[The problem] Extract each line of the data and write it out again exactly.

[Material for this exercise]
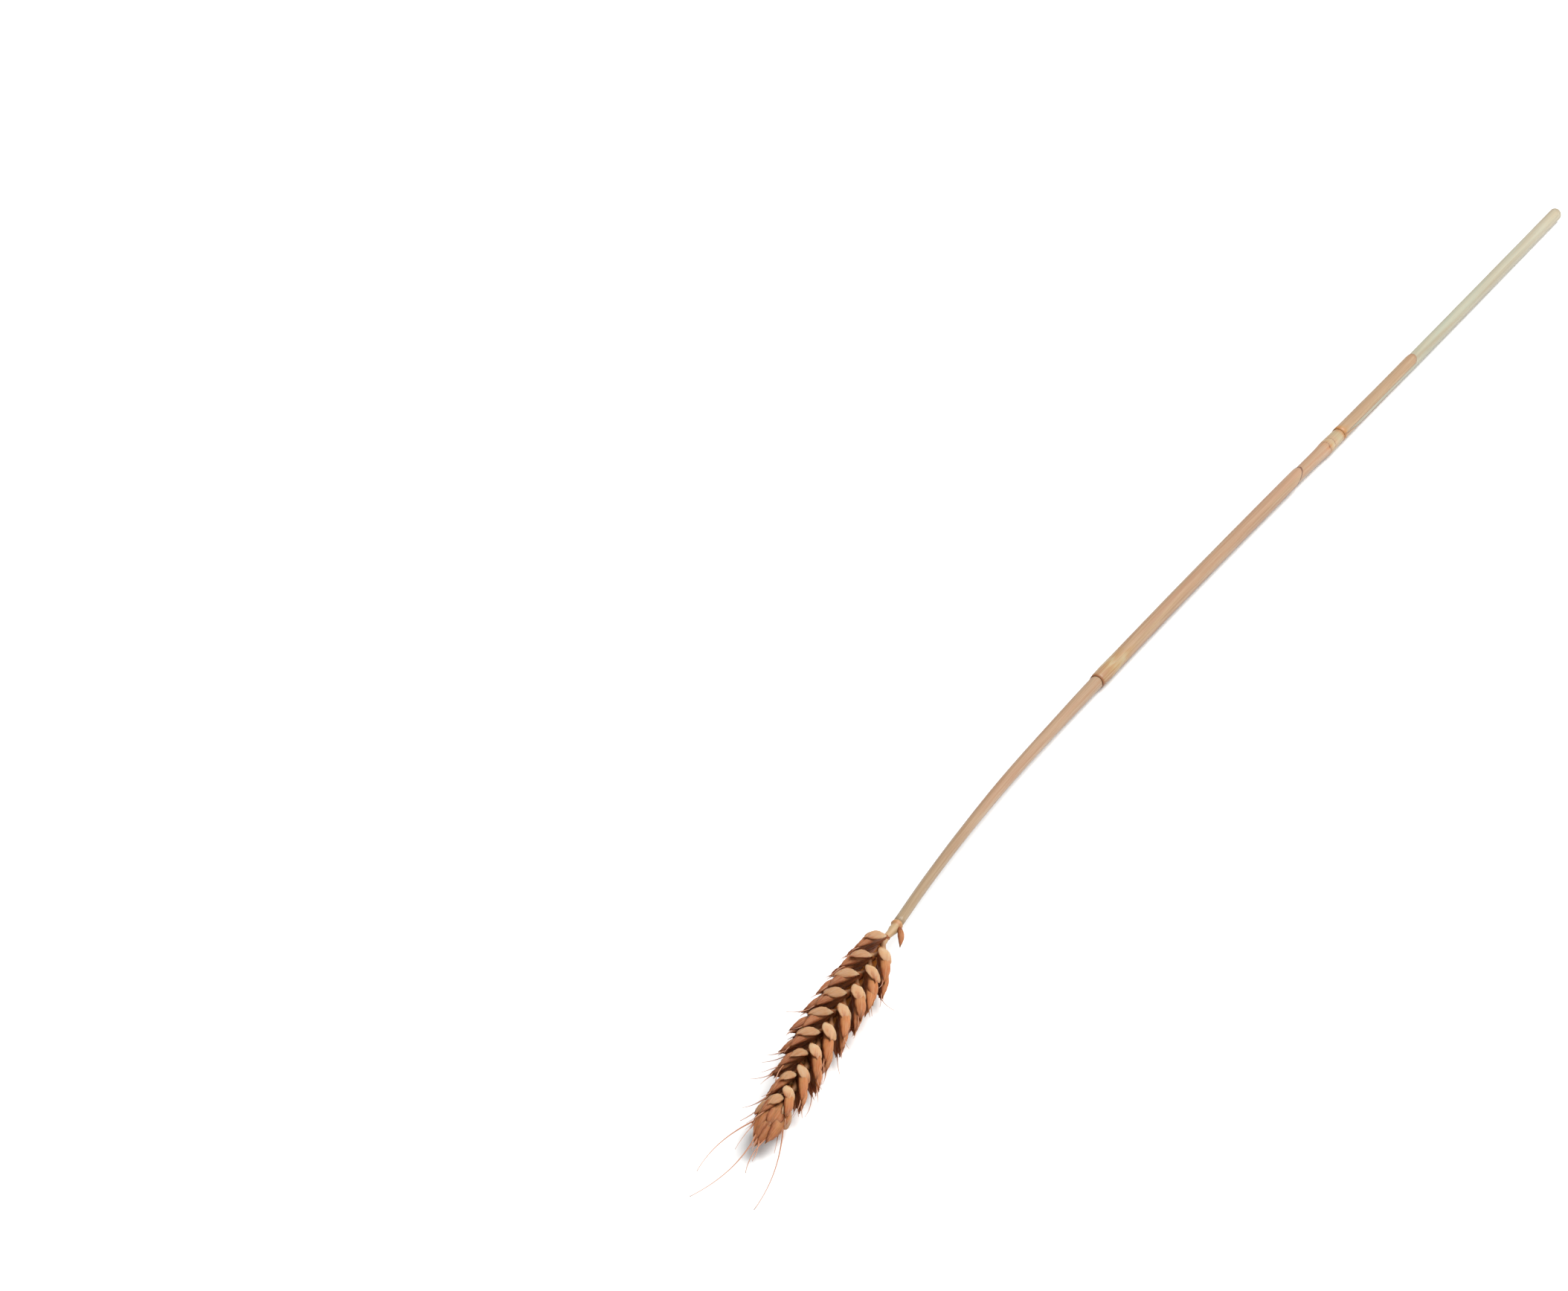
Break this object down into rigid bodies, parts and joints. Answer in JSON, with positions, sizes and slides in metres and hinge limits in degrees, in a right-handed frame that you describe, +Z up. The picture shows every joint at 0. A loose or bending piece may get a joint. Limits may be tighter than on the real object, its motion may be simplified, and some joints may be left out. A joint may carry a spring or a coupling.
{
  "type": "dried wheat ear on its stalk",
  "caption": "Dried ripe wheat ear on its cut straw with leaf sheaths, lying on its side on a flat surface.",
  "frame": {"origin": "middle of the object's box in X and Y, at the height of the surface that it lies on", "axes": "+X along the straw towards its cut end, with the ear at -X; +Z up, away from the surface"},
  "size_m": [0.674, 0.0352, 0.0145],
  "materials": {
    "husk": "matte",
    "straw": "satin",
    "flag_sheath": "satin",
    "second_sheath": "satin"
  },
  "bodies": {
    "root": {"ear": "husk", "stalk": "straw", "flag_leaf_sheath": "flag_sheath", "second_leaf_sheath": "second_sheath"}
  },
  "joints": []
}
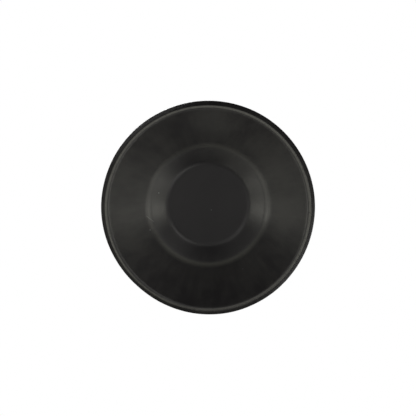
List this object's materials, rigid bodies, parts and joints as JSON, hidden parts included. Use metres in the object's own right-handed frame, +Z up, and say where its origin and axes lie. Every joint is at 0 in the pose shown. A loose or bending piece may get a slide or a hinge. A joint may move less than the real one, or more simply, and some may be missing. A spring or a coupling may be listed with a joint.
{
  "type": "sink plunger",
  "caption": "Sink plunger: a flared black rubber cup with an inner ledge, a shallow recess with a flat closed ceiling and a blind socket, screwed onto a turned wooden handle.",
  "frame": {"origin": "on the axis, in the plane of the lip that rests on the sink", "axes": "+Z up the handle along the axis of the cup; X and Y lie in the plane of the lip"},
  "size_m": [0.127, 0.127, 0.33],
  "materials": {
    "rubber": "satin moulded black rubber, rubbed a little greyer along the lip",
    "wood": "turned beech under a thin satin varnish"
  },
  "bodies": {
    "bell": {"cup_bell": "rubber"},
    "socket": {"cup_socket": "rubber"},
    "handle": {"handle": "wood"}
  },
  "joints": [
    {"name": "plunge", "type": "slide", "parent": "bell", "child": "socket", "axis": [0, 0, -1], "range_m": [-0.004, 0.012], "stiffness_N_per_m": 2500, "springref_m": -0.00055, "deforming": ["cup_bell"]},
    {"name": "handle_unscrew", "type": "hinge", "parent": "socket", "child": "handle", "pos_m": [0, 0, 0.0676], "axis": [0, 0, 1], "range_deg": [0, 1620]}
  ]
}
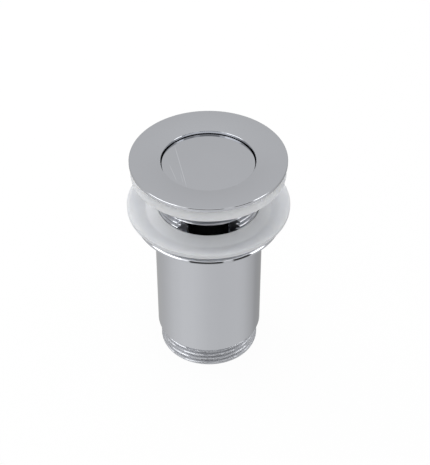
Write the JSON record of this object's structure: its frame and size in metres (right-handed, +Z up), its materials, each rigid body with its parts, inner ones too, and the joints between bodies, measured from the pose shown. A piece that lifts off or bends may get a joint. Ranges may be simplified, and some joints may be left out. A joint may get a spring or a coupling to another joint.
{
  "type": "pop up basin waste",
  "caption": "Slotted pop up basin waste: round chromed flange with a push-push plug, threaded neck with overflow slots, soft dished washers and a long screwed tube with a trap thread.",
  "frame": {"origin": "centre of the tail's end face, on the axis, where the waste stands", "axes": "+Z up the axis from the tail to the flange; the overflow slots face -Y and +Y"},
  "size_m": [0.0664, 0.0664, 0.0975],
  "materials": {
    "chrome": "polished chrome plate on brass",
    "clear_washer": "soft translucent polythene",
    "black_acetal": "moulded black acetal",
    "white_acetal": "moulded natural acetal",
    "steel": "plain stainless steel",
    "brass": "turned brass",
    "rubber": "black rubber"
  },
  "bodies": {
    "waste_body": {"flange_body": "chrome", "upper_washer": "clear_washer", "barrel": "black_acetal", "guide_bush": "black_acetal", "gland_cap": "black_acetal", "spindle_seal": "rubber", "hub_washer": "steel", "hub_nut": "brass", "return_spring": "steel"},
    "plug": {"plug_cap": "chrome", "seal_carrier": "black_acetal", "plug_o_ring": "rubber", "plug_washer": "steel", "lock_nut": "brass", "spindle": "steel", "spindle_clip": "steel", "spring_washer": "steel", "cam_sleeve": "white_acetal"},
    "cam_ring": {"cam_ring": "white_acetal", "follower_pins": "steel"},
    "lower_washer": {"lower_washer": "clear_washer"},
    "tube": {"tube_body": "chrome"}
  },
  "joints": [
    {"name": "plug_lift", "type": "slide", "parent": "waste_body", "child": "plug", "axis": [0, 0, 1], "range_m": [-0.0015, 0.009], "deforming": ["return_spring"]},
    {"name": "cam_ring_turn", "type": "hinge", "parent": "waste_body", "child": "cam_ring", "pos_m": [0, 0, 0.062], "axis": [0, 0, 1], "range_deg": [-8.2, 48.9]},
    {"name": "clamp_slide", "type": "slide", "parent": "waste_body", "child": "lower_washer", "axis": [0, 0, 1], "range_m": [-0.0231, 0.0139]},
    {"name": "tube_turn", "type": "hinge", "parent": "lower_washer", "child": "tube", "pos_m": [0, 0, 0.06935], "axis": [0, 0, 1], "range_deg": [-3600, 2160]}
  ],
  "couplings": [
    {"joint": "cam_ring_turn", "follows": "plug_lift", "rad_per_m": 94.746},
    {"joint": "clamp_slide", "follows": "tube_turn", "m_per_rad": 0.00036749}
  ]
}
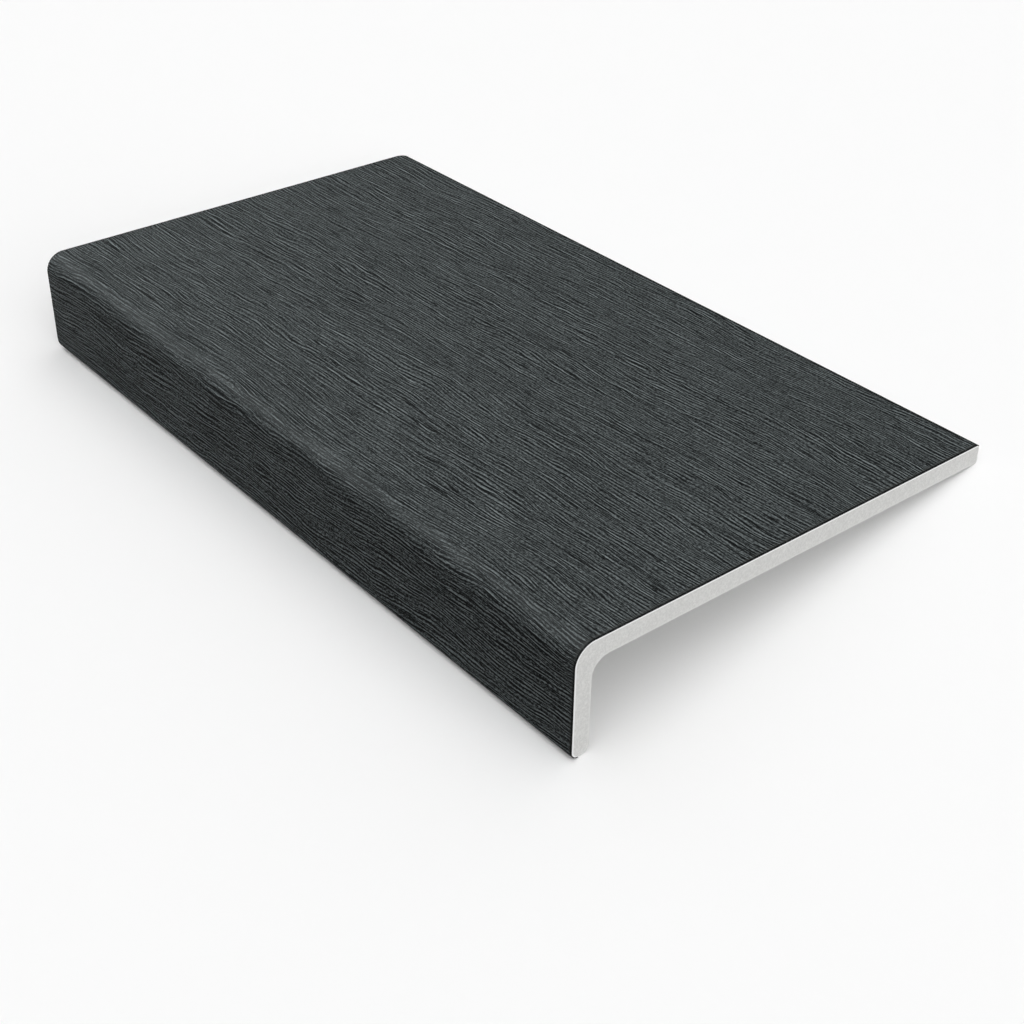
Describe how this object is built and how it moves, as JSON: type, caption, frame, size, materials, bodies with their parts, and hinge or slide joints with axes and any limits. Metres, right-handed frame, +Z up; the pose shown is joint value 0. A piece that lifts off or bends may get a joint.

[Correct result]
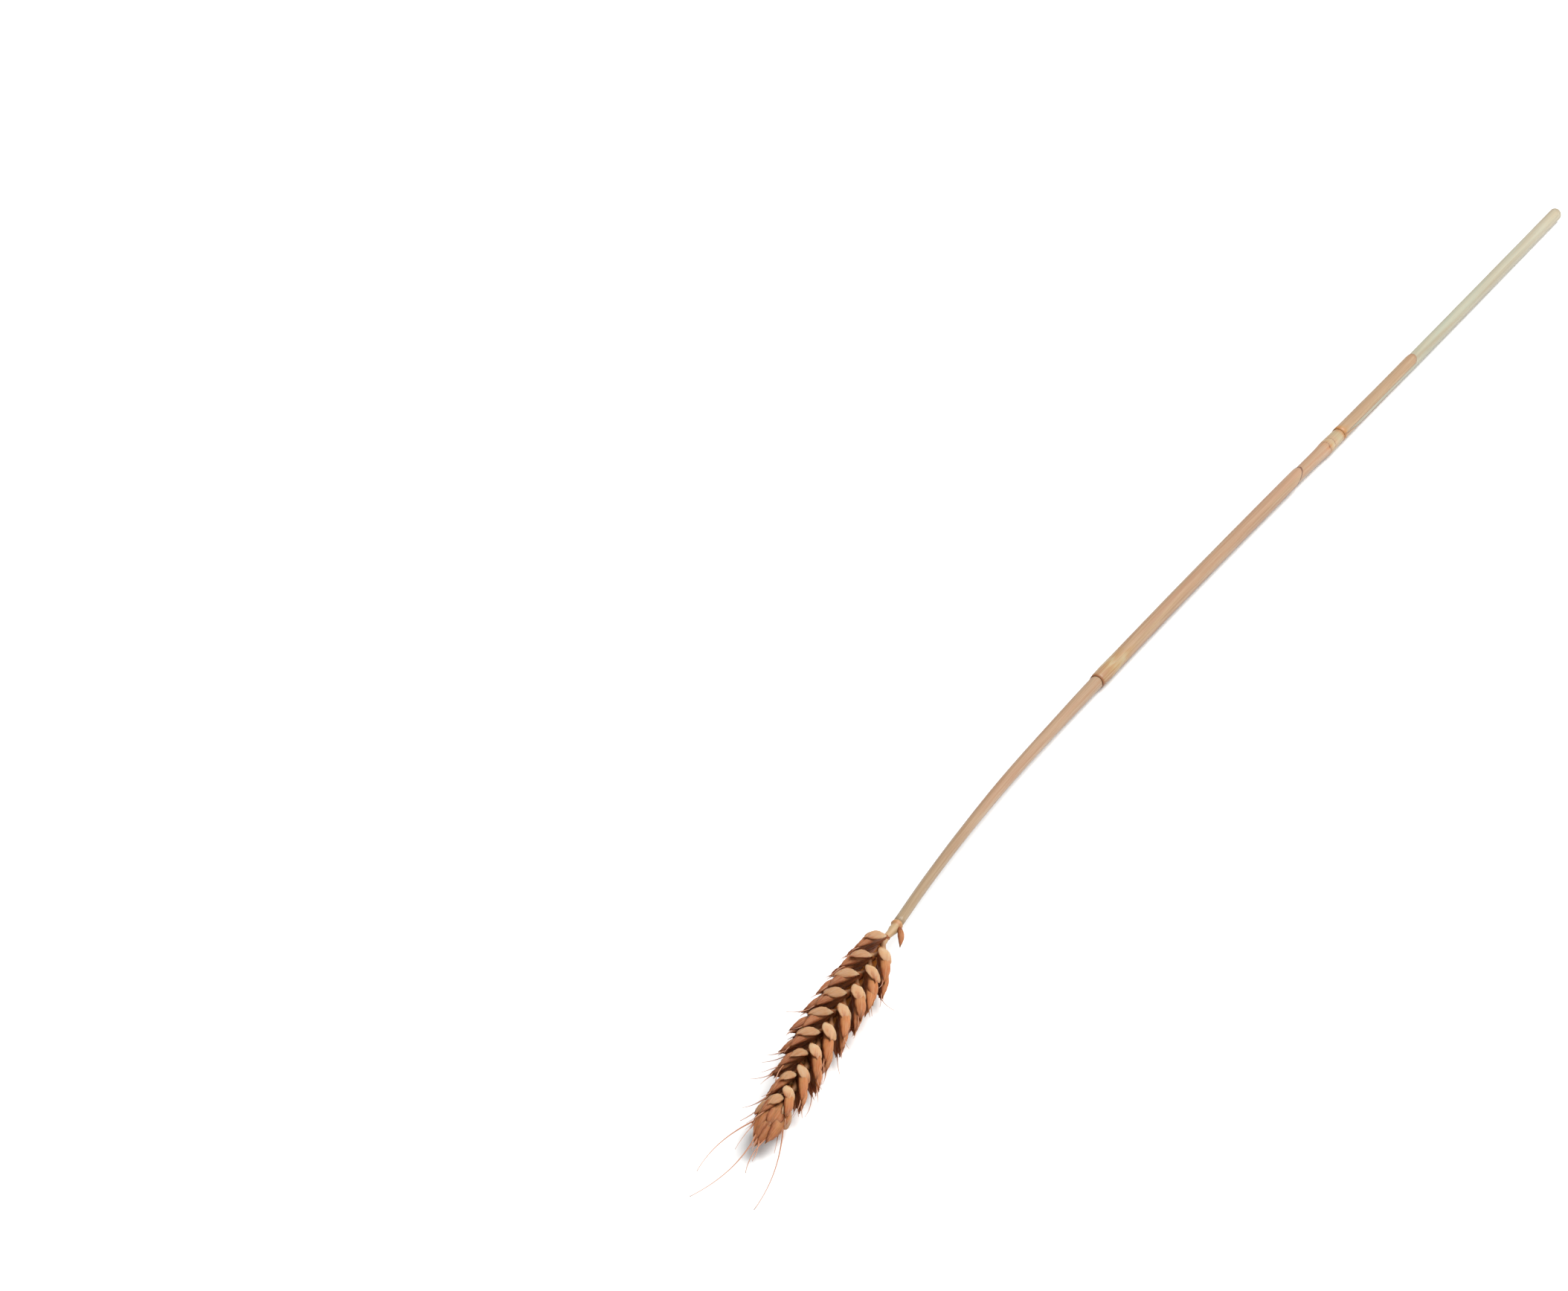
Break this object down into rigid bodies, parts and joints. Answer in JSON, with positions, sizes and slides in metres and hinge limits in degrees, in a right-handed frame that you describe, +Z up. The picture shows every joint at 0. A loose or bending piece may get a joint. Limits may be tighter than on the real object, its motion may be simplified, and some joints may be left out. A joint may carry a spring or a coupling.
{
  "type": "dried wheat ear on its stalk",
  "caption": "Dried ripe wheat ear on its cut straw with leaf sheaths, lying on its side on a flat surface.",
  "frame": {"origin": "middle of the object's box in X and Y, at the height of the surface that it lies on", "axes": "+X along the straw towards its cut end, with the ear at -X; +Z up, away from the surface"},
  "size_m": [0.674, 0.0352, 0.0145],
  "materials": {
    "husk": "matte",
    "straw": "satin",
    "flag_sheath": "satin",
    "second_sheath": "satin"
  },
  "bodies": {
    "root": {"ear": "husk", "stalk": "straw", "flag_leaf_sheath": "flag_sheath", "second_leaf_sheath": "second_sheath"}
  },
  "joints": []
}
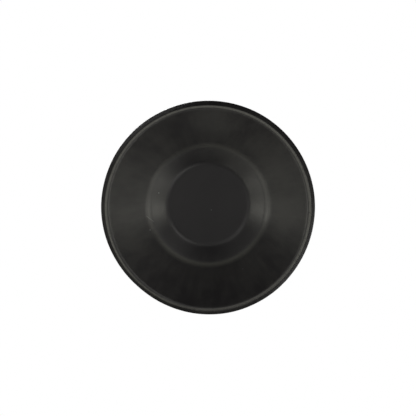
List this object's materials, rigid bodies, parts and joints as JSON, hidden parts included. Use metres in the object's own right-handed frame, +Z up, and say where its origin and axes lie. Every joint is at 0 in the pose shown. A loose or bending piece may get a slide or a hinge. A joint may move less than the real one, or more simply, and some may be missing. A spring or a coupling may be listed with a joint.
{
  "type": "sink plunger",
  "caption": "Sink plunger: a flared black rubber cup with an inner ledge, a shallow recess with a flat closed ceiling and a blind socket, screwed onto a turned wooden handle.",
  "frame": {"origin": "on the axis, in the plane of the lip that rests on the sink", "axes": "+Z up the handle along the axis of the cup; X and Y lie in the plane of the lip"},
  "size_m": [0.127, 0.127, 0.33],
  "materials": {
    "rubber": "satin moulded black rubber, rubbed a little greyer along the lip",
    "wood": "turned beech under a thin satin varnish"
  },
  "bodies": {
    "bell": {"cup_bell": "rubber"},
    "socket": {"cup_socket": "rubber"},
    "handle": {"handle": "wood"}
  },
  "joints": [
    {"name": "plunge", "type": "slide", "parent": "bell", "child": "socket", "axis": [0, 0, -1], "range_m": [-0.004, 0.012], "stiffness_N_per_m": 2500, "springref_m": -0.00055, "deforming": ["cup_bell"]},
    {"name": "handle_unscrew", "type": "hinge", "parent": "socket", "child": "handle", "pos_m": [0, 0, 0.0676], "axis": [0, 0, 1], "range_deg": [0, 1620]}
  ]
}
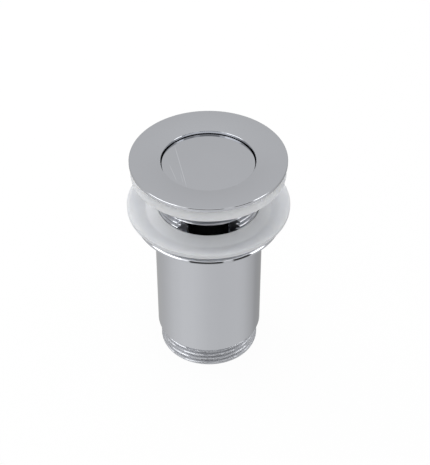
Write the JSON record of this object's structure: its frame and size in metres (right-handed, +Z up), its materials, each rigid body with its parts, inner ones too, and the joints between bodies, measured from the pose shown. A piece that lifts off or bends may get a joint. Ranges may be simplified, and some joints may be left out. A joint may get a spring or a coupling to another joint.
{
  "type": "pop up basin waste",
  "caption": "Slotted pop up basin waste: round chromed flange with a push-push plug, threaded neck with overflow slots, soft dished washers and a long screwed tube with a trap thread.",
  "frame": {"origin": "centre of the tail's end face, on the axis, where the waste stands", "axes": "+Z up the axis from the tail to the flange; the overflow slots face -Y and +Y"},
  "size_m": [0.0664, 0.0664, 0.0975],
  "materials": {
    "chrome": "polished chrome plate on brass",
    "clear_washer": "soft translucent polythene",
    "black_acetal": "moulded black acetal",
    "white_acetal": "moulded natural acetal",
    "steel": "plain stainless steel",
    "brass": "turned brass",
    "rubber": "black rubber"
  },
  "bodies": {
    "waste_body": {"flange_body": "chrome", "upper_washer": "clear_washer", "barrel": "black_acetal", "guide_bush": "black_acetal", "gland_cap": "black_acetal", "spindle_seal": "rubber", "hub_washer": "steel", "hub_nut": "brass", "return_spring": "steel"},
    "plug": {"plug_cap": "chrome", "seal_carrier": "black_acetal", "plug_o_ring": "rubber", "plug_washer": "steel", "lock_nut": "brass", "spindle": "steel", "spindle_clip": "steel", "spring_washer": "steel", "cam_sleeve": "white_acetal"},
    "cam_ring": {"cam_ring": "white_acetal", "follower_pins": "steel"},
    "lower_washer": {"lower_washer": "clear_washer"},
    "tube": {"tube_body": "chrome"}
  },
  "joints": [
    {"name": "plug_lift", "type": "slide", "parent": "waste_body", "child": "plug", "axis": [0, 0, 1], "range_m": [-0.0015, 0.009], "deforming": ["return_spring"]},
    {"name": "cam_ring_turn", "type": "hinge", "parent": "waste_body", "child": "cam_ring", "pos_m": [0, 0, 0.062], "axis": [0, 0, 1], "range_deg": [-8.2, 48.9]},
    {"name": "clamp_slide", "type": "slide", "parent": "waste_body", "child": "lower_washer", "axis": [0, 0, 1], "range_m": [-0.0231, 0.0139]},
    {"name": "tube_turn", "type": "hinge", "parent": "lower_washer", "child": "tube", "pos_m": [0, 0, 0.06935], "axis": [0, 0, 1], "range_deg": [-3600, 2160]}
  ],
  "couplings": [
    {"joint": "cam_ring_turn", "follows": "plug_lift", "rad_per_m": 94.746},
    {"joint": "clamp_slide", "follows": "tube_turn", "m_per_rad": 0.00036749}
  ]
}
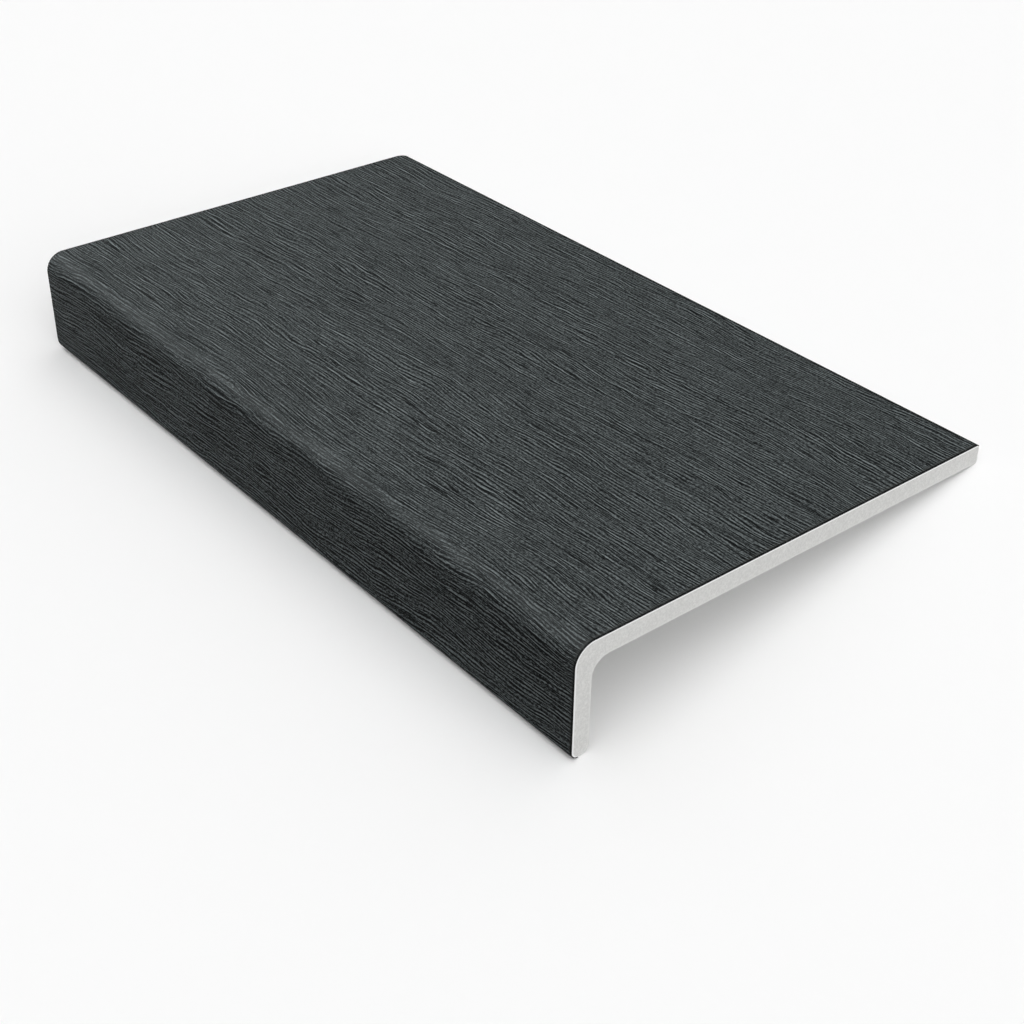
Describe how this object is built and how it moves, as JSON: type, caption, frame, size, materials, bodies with their parts, and hinge or slide joints with axes and any limits. Metres, right-handed frame, +Z up; the pose shown is joint value 0. A piece that lifts off or bends may get a joint.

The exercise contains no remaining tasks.